Leal could only laugh when asked to describe the taste.

Maybe the ingredients offer some clues. The list on the bag reads as follows: sour starch, water, coconut fat, eggs, milk, salt and sugar.

The “sour starch” is manioc flour, which is derived from an indigenous tuberous root of the same name, also known as cassava. This is worth noting because if Biscoito Globo has any flavor, manioc is its source — and because Brazil’s embattled president, Dilma Rousseff, praised manioc in a speech last year as one of Brazil’s greatest achievements, prompting antigovernment demonstrators to wave manioc in derision during protests.

Globo actually sells two different kinds of biscoitos — a sweet version, which comes in a bag with light red graphics, and a savory version, which comes in a bag with light green graphics.

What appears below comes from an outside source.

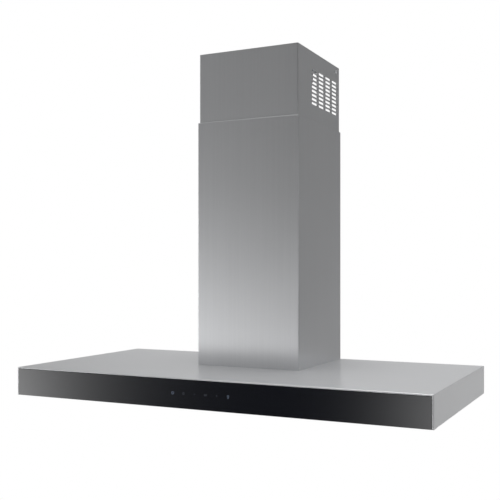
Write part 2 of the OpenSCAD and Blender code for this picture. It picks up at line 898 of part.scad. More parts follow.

Yes, this belies the notion that these products are merely crispness delivery vehicles, because they do not taste the same. But the differences are subtle. Ponce said it all boiled down to the ratio of sugar to salt because sugar and salt are ingredients in both.

Some of his rivals in the business put cheese and ham in their biscoitos, he said, but he is not doing that. Yes, a description of the flavor of Globo is elusive. But so, apparently, is the flavor.

“We know it’s unique,” he said, “because our competitors try to imitate it and they can’t.”